The sovereignty of Parliament is connoted in this. As the UK’s sovereign body, it has the discretion, the right and the power to choose not to take the ‘advice’ of the advisory referendum, as not being in the UK’s best interests.
Second, as to the larger sense of sovereignty you wish to imply, namely the sovereignty of the UK as a state: well! we are members of NATO, the WTO, the UN, we have obligations under international law, we have duties to allies; we have constraints as a result of treaties, trade deals, and internationally-binding contracts; and we exist in a tightly globalized world economy. In light of this the concept of the ‘sovereignty’ of any state is an empty piece of rhetoric. So talk of ‘sovereignty’ in this connection it is the kind of waffling cant used by politicians in elections and referendums which signifies little.

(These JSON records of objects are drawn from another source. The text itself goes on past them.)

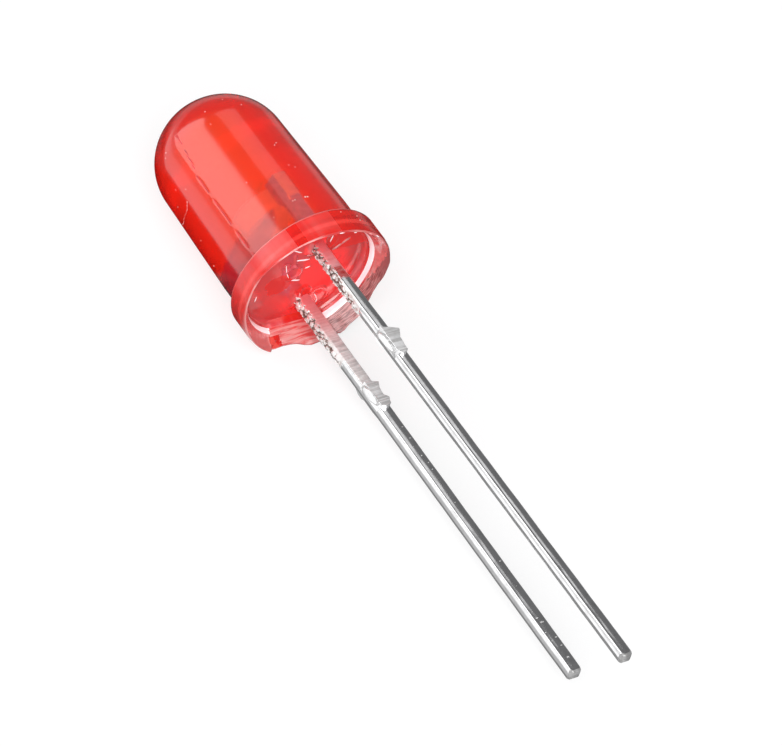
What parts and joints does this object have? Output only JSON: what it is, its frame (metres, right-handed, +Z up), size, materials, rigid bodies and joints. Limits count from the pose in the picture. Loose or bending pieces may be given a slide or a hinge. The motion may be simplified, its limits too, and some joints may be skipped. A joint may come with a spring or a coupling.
{
  "type": "through hole led",
  "caption": "Round red through hole LED with a domed clear lens, a flange with a flat and a hollow under it, and tinned square leads with stand-off lugs.",
  "frame": {"origin": "on the lens axis, in the plane of the flange's lower rim", "axes": "+X from the lens towards the lead tips, +Z up from the cathode to the anode, so that the flat of the flange lies on the ground"},
  "size_m": [0.027, 0.0056, 0.0053],
  "materials": {
    "tinted_epoxy": "gloss",
    "tinned_steel": "polished",
    "die_semiconductor": "satin",
    "silver_paste": "satin",
    "gold": "polished"
  },
  "bodies": {
    "root": {"lens": "tinted_epoxy", "cathode_lead": "tinned_steel", "anode_lead": "tinned_steel", "led_die": "die_semiconductor", "die_attach": "silver_paste", "bond_wire": "gold"}
  },
  "joints": []
}
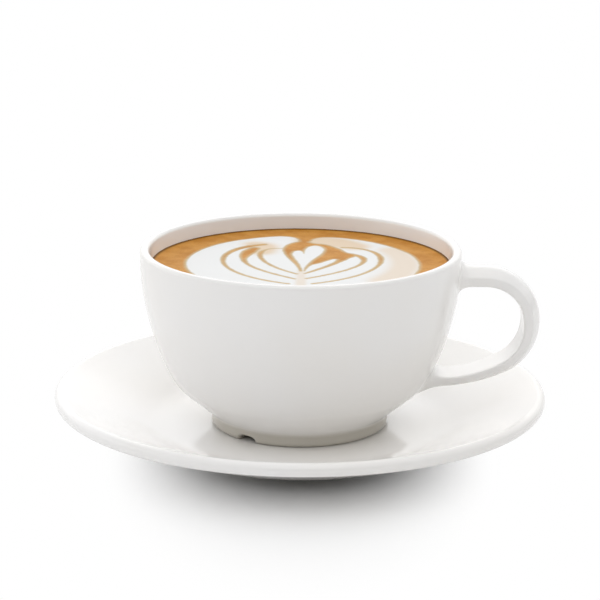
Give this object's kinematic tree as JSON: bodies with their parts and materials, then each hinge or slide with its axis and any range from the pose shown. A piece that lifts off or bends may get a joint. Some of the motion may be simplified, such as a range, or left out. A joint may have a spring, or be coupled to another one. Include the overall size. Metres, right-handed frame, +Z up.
{
  "type": "cappuccino",
  "caption": "Cappuccino with poured leaf pattern, in a round handled porcelain cup that stands on its shallow saucer.",
  "frame": {"origin": "middle of the saucer's foot ring, on the table", "axes": "+Z up, +X from the cup's axis through the handle, -Y towards the drinker, where the poured pattern's stem points"},
  "size_m": [0.15, 0.15, 0.0615],
  "materials": {
    "saucer_porcelain": "gloss",
    "cup_porcelain": "gloss",
    "coffee_crema": "satin, wet foam",
    "milk_foam": "satin, wet foam"
  },
  "bodies": {
    "root": {"saucer": "saucer_porcelain", "cup": "cup_porcelain", "coffee": "coffee_crema", "milk_foam": "milk_foam"}
  },
  "joints": []
}
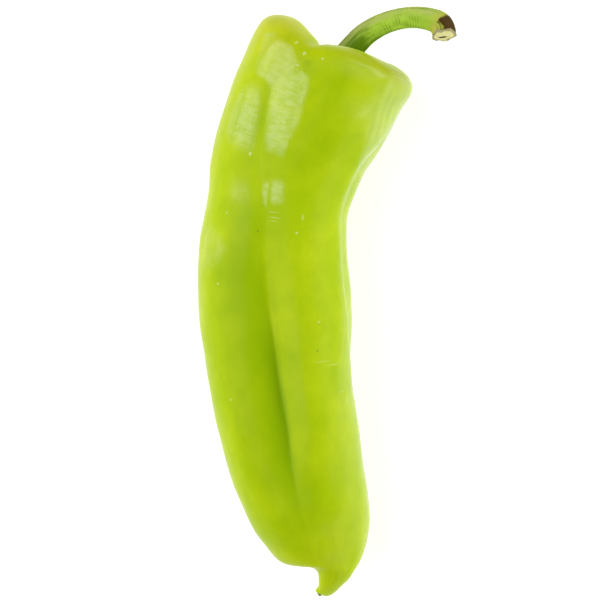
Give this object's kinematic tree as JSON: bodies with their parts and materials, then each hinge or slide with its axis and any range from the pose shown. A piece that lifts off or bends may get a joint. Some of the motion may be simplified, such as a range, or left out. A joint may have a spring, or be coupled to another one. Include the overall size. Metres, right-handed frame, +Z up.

Third and finally, the Government’s use of the referendum outcome as an excuse to take the UK out of the EU will damage the economy – it already has; it will diminish and marginalise the UK; deprive its citizens of the rights they have as EU citizens; damage UK science and education; limit the future prospects of our young people; and it will be many, many years, if ever, that the UK’s reputation will recover from the inanity of this endeavour.
Why? Because as one of the largest economies of the EU it had a leading role in one of the world’s three great blocs of influence. If the Government acts on the ill-informed will of a quarter of the population, it will have reduced a once-great and influential nation to a minor offshore player.
I look forward to your detailed comments on each of these points, which I shall greatly appreciate receiving.